Affrontements sanglants
Tout récemment, ils ont fait l’événement en Arabie Saoudite, même si leur chef y a laissé la tête, alors qu’ils ne représentent que 10 à 15% de la population. Au Liban, ils font la guerre et la paix, ainsi que les gouvernements qui vont avec; bien qu’ils ne constituent que le tiers, toutes confessions confondues. En Irak, les 75% de chiites sont maîtres des lieux, au prix d’affrontements sanglants avec les sunnites de l’intérieur et avec Daech.

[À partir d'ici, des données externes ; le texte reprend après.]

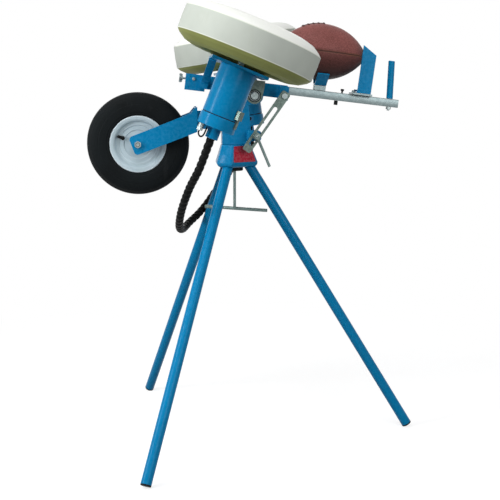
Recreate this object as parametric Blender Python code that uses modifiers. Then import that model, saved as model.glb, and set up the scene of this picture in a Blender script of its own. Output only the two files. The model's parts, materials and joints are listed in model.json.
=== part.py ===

Le Bahrein, lui, vacille sous les coups de boutoir des chiites, majoritaires à hauteur de 65 à 75%. Forts de l’appui du grand frère protecteur iranien, les chiites sont farouchement déterminés à se faire entendre et à revendiquer leur part de pouvoir ici-bas, quitte à ce que la réalisation de cet objectif passe par les armes. Comme quoi, les chiites sont une donnée fondamentale dans cette région tourmentée où les forces en présence se jaugent, les régimes sont mis à l’épreuve et les cartes territoriales sont en train de se redéfinir. Seule la Turquie, grande puissance sunnite, pourrait faire contre-poids.